つまり、男性が女性に対して権力をもつべきだという信念への適合が、サイコパスとRMAのレベルの高さとの関連性を説明する上で重要な役割を果たしたということです。

相関と関連

また、男性的規範への適合、ダークテトラドの特徴、RMAの間にあるいくつかの仮説的な関連も本研究の結果で支持されました。
女性に対する権力や暴力規範への適合は、サイコパシーやサディズムと正の相関を示しました。
リスクテイキング規範への適合はサイコパシ―と相関し、プレイボーイ規範への適合は4つのダークテトラド特性のうち3つと相関していました。

意義と今後の方向性

男性のRMAの要因を理解することは、効果的な介入策や予防策を開発するために不可欠です。
これらの知見は、権力の不均衡や女性の客観化を促進する伝統的な男性的規範に挑戦することの重要性を強調しています。

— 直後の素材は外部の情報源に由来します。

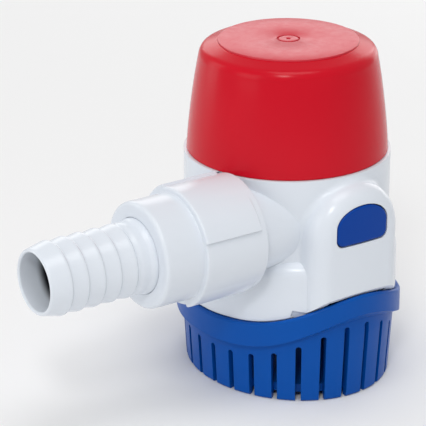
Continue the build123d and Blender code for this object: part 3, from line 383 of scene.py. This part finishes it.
class PumpColours(bpy.types.PropertyGroup):
    """Colours of the finishes."""
    white: colour("Housing", "Moulded ABS, cool white", "#E2E8F0")
    red: colour("Cap", "Moulded ABS, signal red", "#CC0A22")
    label: colour("Cap disc", "Satin disc on the cap", "#CE1830")
    blue: colour("Strainer", "Moulded ABS, mid blue", "#0052AC")
    # the tabs are the strainer's blue made darker: painted shade for the pads in the housing's
    # windows
    tab: colour("Release tabs", "Moulded ABS, strainer blue darkened as painted shade", "#00409C")
    floor: colour("Floor", "Pale studio floor", "#F2F2F2")


def sizes():
    """The sizes that the panel shows."""
    return bpy.context.scene.pump_sizes


def colours():
    """The colours that the panel shows."""
    return bpy.context.scene.pump_colours


# ------------------------------------------------------------------ pieces
def white_abs(name="abs_moulded_white", bore=None):
    """The housing's cool white ABS, made once for each name."""
    found = bpy.data.materials.get(name)
    return found or moulded(name, colours().white, roughness=0.24, shade=0.02, peel=1.8,
                            peel_depth=0.0004, scuff=0.015, edge=0.3, specular=0.4, bore=bore)


def blue_abs(name, shade):
    """A blue ABS, duller than the housing because its tool is lightly etched."""
    return moulded(name, shade, roughness=0.3, shade=0.1, peel=1.4, peel_depth=0.006, scuff=0.1,
                   edge=0.25, specular=0.13)


class PUMP_OT_motor_cap(bpy.types.Operator):
    """Turns the domed motor cap with its spigot, and the plain disc on its top"""
    bl_idname = "pump.motor_cap"
    bl_label = "Motor cap"

    def execute(self, context):
        s = sizes()
        angles = np.linspace(0, 2 * np.pi, CAP_STEPS, endpoint=False)
        # side: quartic r(z) through rim, middle and shoulder with slopes -0.04 and -0.2
        rise = s.cap_upper - s.cap_base
        rows = np.array([[0, 0, 0, 0, 1], [1, 1, 1, 1, 1], [1 / 16, 1 / 8, 1 / 4, 1 / 2, 1],
                         [0, 0, 0, 1, 0], [4, 3, 2, 1, 0]], float)
        bulge = (s.cap_r + s.cap_upper_r) / 2 + s.cap_bulge
        goal = np.array([s.cap_r, s.cap_upper_r, bulge, -0.04 * rise, -0.2 * rise])
        shape = np.linalg.solve(rows, goal)
        t = np.linspace(0.03, 1, 26)
        side = np.stack([s.cap_base + rise * t, np.polyval(shape, t)], 1)
        # shoulder: a rounded corner, then a straight cone up to the flat top
        turn = np.array([s.cap_corner, s.cap_corner_r])
        rim = np.array([s.cap_top, s.label_r])
        p0, p3 = side[-1], turn + 2.0 * MM * (rim - turn) / np.linalg.norm(rim - turn)
        w = np.linspace(0, 1, 16)[1:, None]
        shoulder = np.concatenate([(1 - w) ** 2 * p0 + 2 * w * (1 - w) * turn + w ** 2 * p3,
                                   p3 + np.linspace(0, 1, 7)[1:, None] * (rim - p3)])
        lip = np.array([[0, -2.0], [0, -0.4], [0.08, -0.15], [0.25, 0], [0.5, 0.02]]) * MM
        lip += (s.cap_base, s.cap_r)
        top = np.array([[s.cap_top, r * s.label_r] for r in (0.97, 0.5, 0.0)])
        ceiling = s.cap_top - s.cap_wall
        spigot_r, spigot_in = s.spigot_r, s.spigot_r - s.cap_wall
        foot = s.cap_base - s.spigot_h
        groove = foot + 1.05 * MM
        inside = np.array([[ceiling, 0.0], [ceiling, 10 * MM], [ceiling, s.label_r - s.cap_wall],
                           [s.cap_upper, s.cap_upper_r - s.cap_wall],
                           [s.cap_base + 1.5 * MM, s.cap_r - s.cap_wall],
                           [s.cap_base + 1.5 * MM, spigot_in], [foot, spigot_in],
                           [foot, spigot_r], [groove, spigot_r], [groove, s.groove_r],
                           [groove + s.groove_w, s.groove_r], [groove + s.groove_w, spigot_r],
                           [s.cap_base, spigot_r]])
        outline = np.concatenate([lip, side, shoulder, top, inside])
        cap = surface("motor_cap_shell", turned((outline[:, 0], outline[:, 1]), angles, AXIS_Z))
        sharp_edges(cap, 40)
        red = moulded("abs_moulded_signal_red", colours().red, roughness=0.2, shade=0.05,
                      peel=2.2, peel_depth=0.0015, scuff=0.05, specular=0.17)
        dress(cap, red, "pump", ["motor_cap"])
        # disc: rounded rim, a shallow ring groove round the centre and a gate dimple inside it
        z0, z1, r = s.cap_top - 0.1 * MM, s.cap_top + s.label_t, s.label_r
        groove = np.array([[0, 3.6], [-0.05, 3.5], [-0.45, 3.42], [-0.5, 3.2], [-0.45, 2.98],
                           [-0.05, 2.9], [0, 2.8]]) * MM
        dimple = np.array([[0, 0.75], [-0.05, 0.65], [-0.45, 0.55], [-0.5, 0.0]]) * MM
        rim = np.array([[z0, 0.0], [z0, r - 0.15 * MM], [z0 + 0.05 * MM, r], [z1 - 0.3 * MM, r],
                        [z1 - 0.08 * MM, r - 0.09 * MM], [z1, r - 0.35 * MM]])
        corners = np.concatenate([rim, groove + (z1, 0), dimple + (z1, 0)])
        disc = surface("cap_disc", turned((corners[:, 0], corners[:, 1]), angles, AXIS_Z),
                       wrap_rows=False)
        sharp_edges(disc, 35)
        satin = moulded("pad_printed_abs_red", colours().label, roughness=0.3, peel=0.9,
                        peel_depth=0.006, scuff=0.12)
        dress(disc, satin, "pump", ["cap_label"])
        return {"FINISHED"}


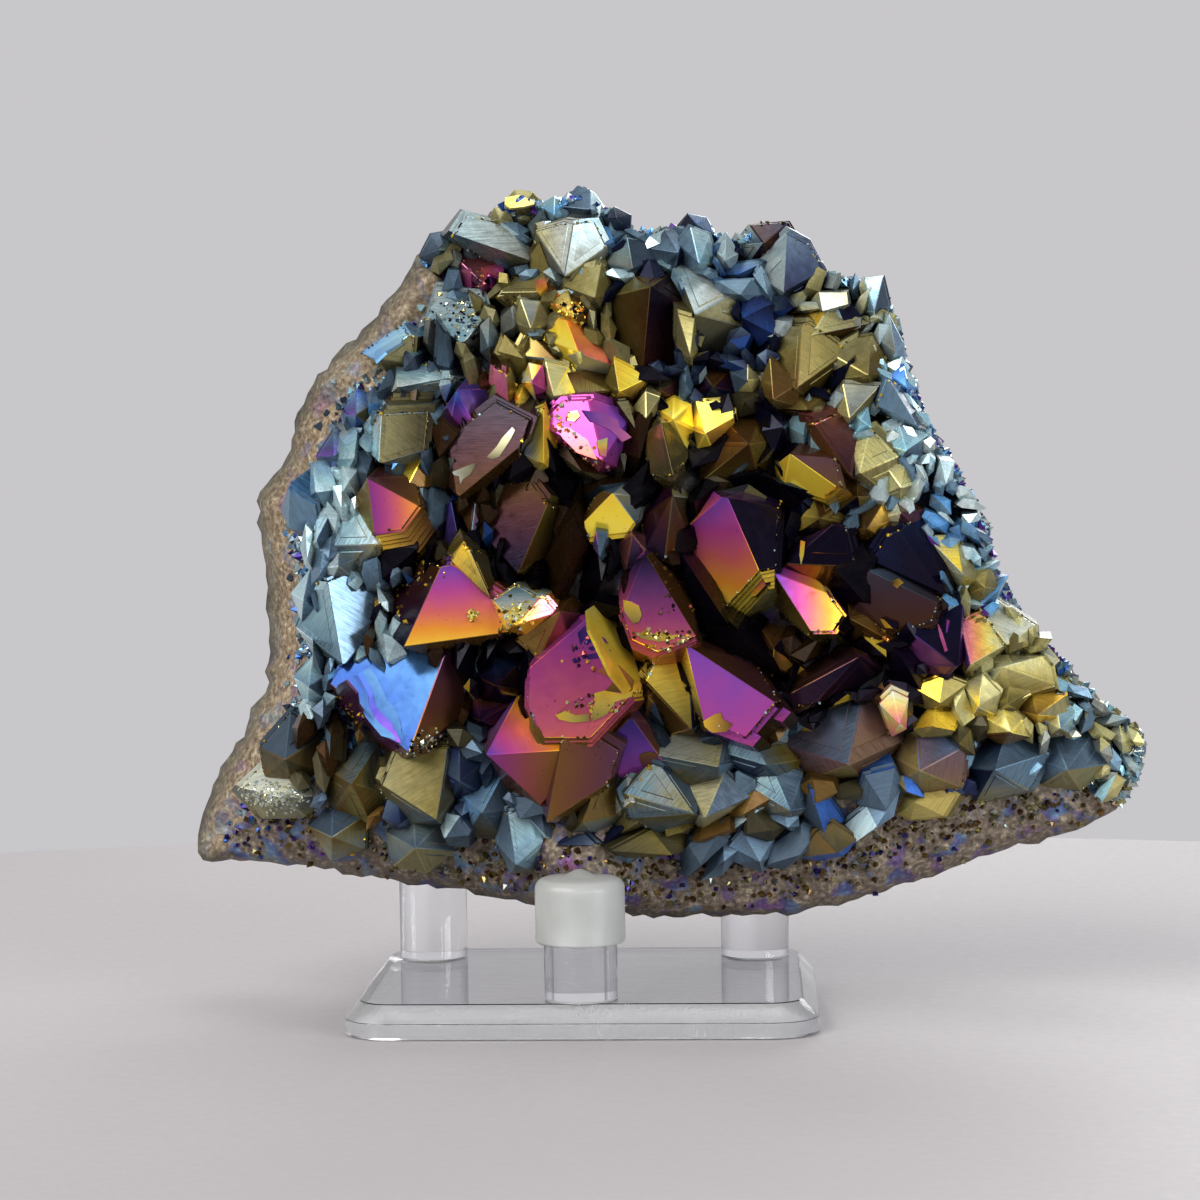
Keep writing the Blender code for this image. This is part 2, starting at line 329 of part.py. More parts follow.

本研究は貴重な知見を提供する一方で、その限界を認識することが極めて重要です。
サンプルは主に米国の白人異性愛者男性で構成されており、調査結果の一般化可能性を制限しています。
今後の研究では、RMAに影響を与える要因の交差性を検討するために、より多様なサンプルを含める必要があります。

結論

今回発表された研究は、男性のRMAを形成する上で、男性的規範への適合とダークテトラドの性格特性との間の複雑な相互作用に光を当てています。
これらの要因のユニークな寄与を明らかにすることで、研究者は、有害なレイプ神話を永続させる根本的な力学を理解する上で一歩前進したのです。
これらの知見をもとに、さらなる研究と実践的な介入を行うことで、これらの信念を解体し、すべての人にとってより包括的で尊敬に値する社会を促進することができます。

参考文献

Tokar, D. M. (2023). Conformity to masculine norms, the Dark Tetrad, and men’s rape myth acceptance. Psychology of Men & Masculinities.